In private notes from 1939, published in 2006, Heidegger took stronger exception to Hitler: under the heading "Truth and Usefulness", he critiqued Hitler's statement, "There is no attitude, which could not be ultimately justified by the ensuing usefulness for the totality." Heidegger's notes record the following critical comments:

Who makes up this totality? (Eighty million-strong extant human mass? Does its extantness assign to this human mass the right to the claim on a continued existence?) How is this totality determined? What is its goal? Is it itself the goal of all goals? Why? Wherein lies the justification for this goal-setting? Why is usefulness the criterion for the legitmacy of a human attitude? On what is this principle grounded? From where does the appeal to usefulness as the measure of truth acquire its comprehensibility? Does comprehensibility justify legitimacy?
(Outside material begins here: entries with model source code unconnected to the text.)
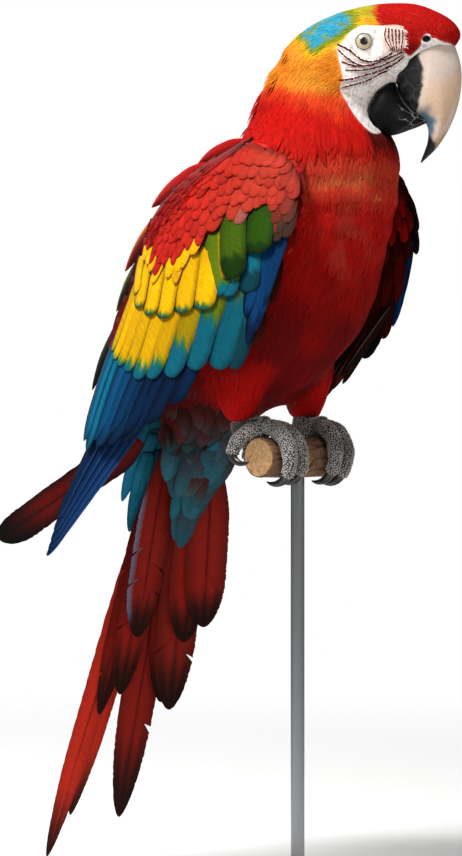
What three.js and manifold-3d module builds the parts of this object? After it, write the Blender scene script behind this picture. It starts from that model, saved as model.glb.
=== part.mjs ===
// A scarlet macaw at life size, as a still museum model: it grips a short length of branch that a plain
// stand carries. Millimetres, +Z up. +X is the way the bird's body faces, +Y its left side, and the origin
// lies on the floor under the middle of the perch. Nothing on it moves.
import * as THREE from "three";
import { mergeVertices } from "three/addons/utils/BufferGeometryUtils.js";
import Module from "manifold-3d";

const wasm = await Module();
wasm.setup();

// ---------------------------------------------------------------- driving dimensions
const GAP = 0.3; // clearance where two pieces meet
const SIDES = { right: -1, left: 1 }; // sign of Y

const DATUM = 384; // height over the floor of the bird's own frame, from which its heights are measured
const PERCH = { z: -2, radius: 18, rightEnd: -44.5, leftEnd: 52.5 }; // its axis runs along Y
const ROD = { radius: 6, y: 6, intoPerch: 12, intoBase: 10 };
const BASE = { x: -18, y: 6, radius: 140, thickness: 14, bevel: 3 };

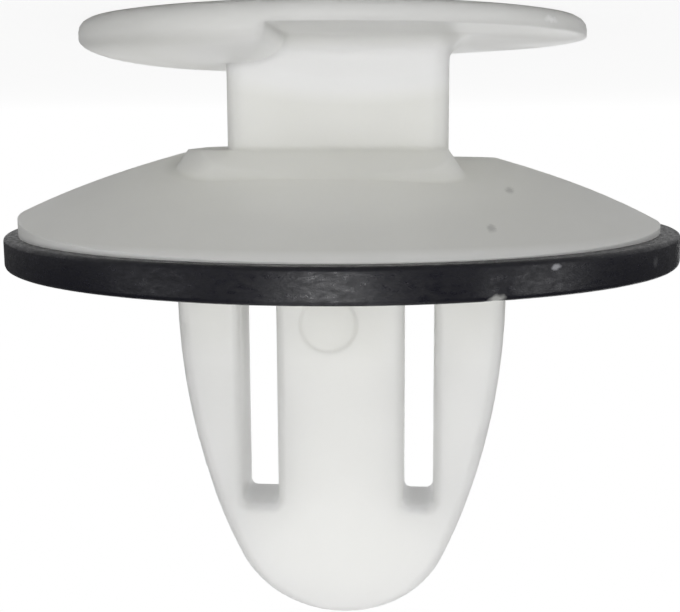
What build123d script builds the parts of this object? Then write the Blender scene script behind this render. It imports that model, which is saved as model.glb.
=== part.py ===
from build123d import *
from math import atan2, cos, degrees, radians, sin
import os

# Push-in trim clip of a car door: a nylon moulding and a soft sealing ring.
# The clip stands on its head. Z runs from the head's flat outer face to the
# prong's tip, X runs across the flat prong, towards the thick half of the
# head, and Y = 0 is the mould's parting plane. All sizes are in millimetres.

# Head
head_diameter = 14.87
head_thickness = 0.55
head_edge_width = 0.43  # of the rounding of its outer edge
head_edge_height = 0.36
head_offset = 0.24  # the head sits off the prong's axis, towards its thick half
pad_depth = 0.73  # how much deeper the thick half is beside the neck
pad_crown_radius = 3.9  # the thick half is level inside this radius
pad_end = 1.07  # from the head's centre to the end of the thick half
pad_end_length = 1.27  # the rounded end runs out over this length

# Neck
neck_width = 6.28
neck_depth = 5.5
neck_corner_radius = 0.5
neck_offset = -0.05
neck_head_radius = 0.7

# Groove for the trim's bracket, between the head and the skirt
groove_width = 3.46  # on the thin side of the head

# Foot of the neck, which leans out at its front and back
foot_height = 0.32
foot_thick_side = 4.4  # how far it reaches under the thick half
foot_thin_side = 3.18
foot_middle_depth = 6.6
foot_end_depth = 6.15
foot_tip_depth = 5.1
foot_thick_corner_radius = 1.8
foot_thin_corner_radius = 0.5
foot_draft = 35.0
foot_spread = 1.93  # the front and back slope outwards by this much
foot_drop = 1.3

# Skirt, a dome that is longer along X at its top and nearly round at its rim
skirt_rise = 2.1  # from the groove's floor on the thin side to the seal land
dome_top_length = 7.8
dome_top_depth = 2.4
dome_middle_length = 15.1
dome_middle_depth = 10.2
dome_middle_drop = 1.12  # from its top
dome_base_length = 20.6
dome_base_depth = 19.4
dome_offset = 0.42  # the dome is off centre, towards the thick half
rim_diameter = 19.0
rim_offset = 0.08
recess_diameter = 12.4
recess_depth = 0.5

# Sealing ring
seal_outer_diameter = 20.0
seal_inner_diameter = 13.0
seal_thickness = 0.82
seal_edge_chamfer = 0.12

# Prong
prong_width = 9.95
prong_thickness = 2.34
prong_edge_radius = 0.35
widest_above_seal = 1.02  # from the seal's face to the widest line
nose_length = 10.45  # from the widest line to the tip
nose_radius = 3.45
shoulder_run = 1.1  # the retaining slope behind the widest line
shoulder_drop = 0.6
shoulder_radius = 0.5
leg_tail = 0.7  # the legs end free, this far behind the slope
web_width = 3.88
web_root_radius = 0.3
slot_width = 0.92
wide_slot_extra = 0.2  # the slot under the thick half is this much wider
slot_length = 6.7  # from the widest line towards the tip
slot_end_radius = 0.22
slot_edge_radius = 0.25
nose_thinning = 4.2  # the prong thins over this length behind the tip
nose_end_thickness = 1.2

# Witness mark of the ejector pin, on the front of the web
mark_diameter = 1.7
mark_depth = 0.05
mark_offset = 0.34
mark_above_widest = 1.0

# Heights worked out from the sizes above
pad_bottom = head_thickness + pad_depth
groove_floor = head_thickness + groove_width
foot_top = groove_floor - foot_height
land_height = groove_floor + skirt_rise
recess_floor = land_height - recess_depth
seal_face = land_height + seal_thickness
widest_height = seal_face + widest_above_seal
tip_height = widest_height + nose_length
shoulder_height = widest_height - shoulder_run
leg_end = shoulder_height - leg_tail
slot_end = widest_height + slot_length

# Long arc of the prong's flank: upright at the widest line, and tangent to the nose
nose_centre = tip_height - nose_radius
nose_rise = nose_centre - widest_height
flank_radius = (prong_width**2 / 4 + nose_rise**2 - nose_radius**2) / (prong_width - 2 * nose_radius)
flank_angle = degrees(atan2(nose_rise, flank_radius - prong_width / 2))

# Half sizes used by several features
head_radius = head_diameter / 2
half_width = prong_width / 2
web_edge = web_width / 2
slot_outer_edge = web_edge + slot_width + wide_slot_extra
head_axis = Axis((head_offset, 0, 0), (0, 0, 1))
head_section = Plane(origin=(head_offset, 0, 0), x_dir=(1, 0, 0), z_dir=(0, -1, 0))
mark_plane = Plane(
    origin=(mark_offset, -prong_thickness / 2, widest_height + mark_above_widest),
    x_dir=(1, 0, 0),
    z_dir=(0, -1, 0),
)

# The head's rounded outer edge, in four narrow cones
edge_points = [
    (
        head_radius - head_edge_width * (1 - sin(radians(angle))),
        head_edge_height * (1 - cos(radians(angle))),
    )
    for angle in (0, 22.5, 45, 67.5, 90)
]

# Lens of the thick half, as a full turn
with BuildPart() as lens:
    with BuildSketch(head_section):
        with BuildLine():
            crown = Line((0, pad_bottom), (pad_crown_radius, pad_bottom))
            flank = EllipticalCenterArc(
                (pad_crown_radius, head_thickness),
                head_radius - pad_crown_radius,
                pad_depth,
                start_angle=0,
                arc_size=90,
            )
            Polyline(
                flank @ 0, (head_radius, head_edge_height), (0, head_edge_height), crown @ 0
            )
        make_face()
    revolve(axis=head_axis)

# Thick half of the head, the lens cut off by a rounded end
with BuildPart() as pad:
    with BuildSketch(head_section):
        with BuildLine():
            ramp = EllipticalCenterArc(
                (pad_end + pad_end_length, head_thickness),
                pad_end_length,
                pad_depth,
                start_angle=90,
                arc_size=90,
            )
            Polyline(
                ramp @ 1,
                (pad_end, 0),
                (head_diameter, 0),
                (head_diameter, pad_bottom),
                ramp @ 0,
            )
        make_face()
    extrude(amount=head_diameter, both=True)
    add(lens.part, mode=Mode.INTERSECT)

# Skirt, lofted from its narrow top to the flat land for the seal
with BuildPart() as skirt:
    with BuildSketch(Plane(origin=(dome_offset, 0, foot_top))):
        Ellipse(dome_top_length / 2, dome_top_depth / 2)
    with BuildSketch(Plane(origin=(dome_offset, 0, foot_top + dome_middle_drop))):
        Ellipse(dome_middle_length / 2, dome_middle_depth / 2)
    with BuildSketch(Plane(origin=(dome_offset, 0, land_height))):
        Ellipse(dome_base_length / 2, dome_base_depth / 2)
    loft()
    with BuildSketch(Plane(origin=(rim_offset, 0, foot_top))):
        Circle(rim_diameter / 2)
    extrude(amount=land_height - foot_top, mode=Mode.INTERSECT)
    with BuildSketch(Plane.XY.offset(foot_top)):
        with Locations((-neck_width / 2, 0)):
            Rectangle(rim_diameter, rim_diameter, align=(Align.MAX, Align.CENTER))
    extrude(amount=foot_height, mode=Mode.SUBTRACT)
    with BuildSketch(Plane.XY.offset(land_height)):
        Circle(recess_diameter / 2)
    extrude(amount=-recess_depth, mode=Mode.SUBTRACT)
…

However, in a 1942 lecture (published posthumously), Heidegger was once again ambiguous on the subject of Nazism. During a discussion of recent German classics scholarship he said: "In the majority of 'research results', the Greeks appear as pure National Socialists. This overenthusiasm on the part of academics seems not even to notice that with such "results" it does National Socialism and its historical uniqueness no service at all, not that it needs this anyhow.

In the same lectures he commented on America's entry into World War II, in a way that seems to identify his philosophy with the Nazi cause:

"The entry of America into this planetary war is not an entry into history. No, it is already the last American act of America's history-lessness and self-destruction. This act is the renunciation of the Origin. It is a decision for lack-of-Origin."